Lagrangian chaos and unique ergodicity for stochastic primitive equations
Antonio Agresti
TL;DR
This work proves Lagrangian chaos for the three-dimensional stochastic primitive equations by establishing a strictly positive top Lyapunov exponent, $\lambda_+>0$, for the random Lagrangian flow and its projective dynamics. The authors develop new high-order energy estimates in anisotropic Sobolev spaces and demonstrate integrability and regularity of invariant measures, which, combined with a strong Feller property and approximate controllability, yield uniqueness of invariant measures and ergodicity. The approach extends the BBPS framework to a physically realistic, energy-supercritical 3D fluid model with nondegenerate noise, and it shows gradient growth for passive scalars advected by the flow. The results have significant implications for mixing, long-time statistical behavior, and the ergodic description of stochastic geophysical flows.
Abstract
We show that the Lagrangian flow associated with the stochastic 3D primitive equations (PEs) with non-degenerate noise is chaotic, i.e., the corresponding top Lyapunov exponent is strictly positive almost surely.
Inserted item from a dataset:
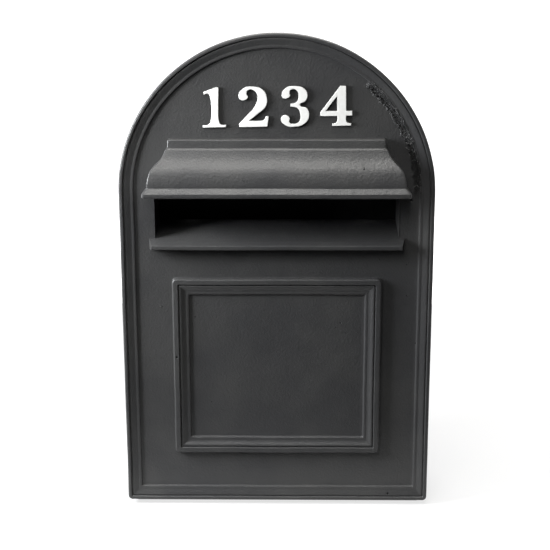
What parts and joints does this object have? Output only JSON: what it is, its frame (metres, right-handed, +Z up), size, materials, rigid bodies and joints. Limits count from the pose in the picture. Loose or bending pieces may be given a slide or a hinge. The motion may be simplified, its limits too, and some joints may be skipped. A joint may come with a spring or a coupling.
{
  "type": "wall mounted post box",
  "caption": "Wall mounted post box: arched cast front that opens as a door, hooded letter slot with a sloping ramp, steel housing with a cam lock on its side.",
  "frame": {"origin": "centre of the bounding box at its bottom, on the surface that the housing stands on", "axes": "+Z up, +Y towards the wall, so the cast front faces -Y; +X is to the right as seen from the front"},
  "size_m": [0.33, 0.165, 0.513],
  "materials": {
    "cast_front": "sand cast, satin black paint",
    "steel_black": "satin black powder coat",
    "zinc_steel": "zinc plated",
    "lock_chrome": "polished",
    "seal_rubber": "matt",
    "white_nylon": "natural nylon"
  },
  "bodies": {
    "housing": {"housing_wrap": "steel_black", "back_plate": "steel_black", "front_frame": "steel_black", "seal_strip": "seal_rubber", "hinge_bracket_lower": "steel_black", "hinge_bracket_upper": "steel_black", "hinge_pin_lower": "zinc_steel", "hinge_pin_upper": "zinc_steel", "pin_clips": "zinc_steel", "hinge_washers": "white_nylon", "lock_barrel": "lock_chrome", "lock_nut": "zinc_steel"},
    "door": {"front_casting": "cast_front", "catch_plate": "zinc_steel", "catch_screws": "zinc_steel"},
    "lock": {"lock_plug": "lock_chrome", "stop_washer": "zinc_steel", "lock_cam": "zinc_steel", "spring_washer": "zinc_steel", "cam_screw": "zinc_steel"}
  },
  "joints": [
    {"name": "door_hinge", "type": "hinge", "parent": "housing", "child": "door", "pos_m": [-0.16175, -0.03155, 0.175], "axis": [0, 0, -1], "range_deg": [0, 110]},
    {"name": "lock_turn", "type": "hinge", "parent": "housing", "child": "lock", "pos_m": [0.15, -0.01355, 0.19], "axis": [-1, 0, 0], "range_deg": [0, 90]}
  ]
}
This result builds on the landmark work by Bedrossian, Blumenthal, and Punshon-Smith on Lagrangian chaos in stochastic fluid mechanics. Our primary contribution is establishing an instance where Lagrangian chaos can be proven for a fluid flow with supercritical energy, a key characteristic of 3D fluid dynamics. For the 3D PEs, establishing the existence of the top Lyapunov exponent is already a challenging task. We address this difficulty by deriving new estimates for the invariant measures of the 3D PEs, which capture the anisotropic smoothing in the dynamics of the PEs. As a by-product of our results, we also obtain the first uniqueness result for invariant measures of stochastic PEs.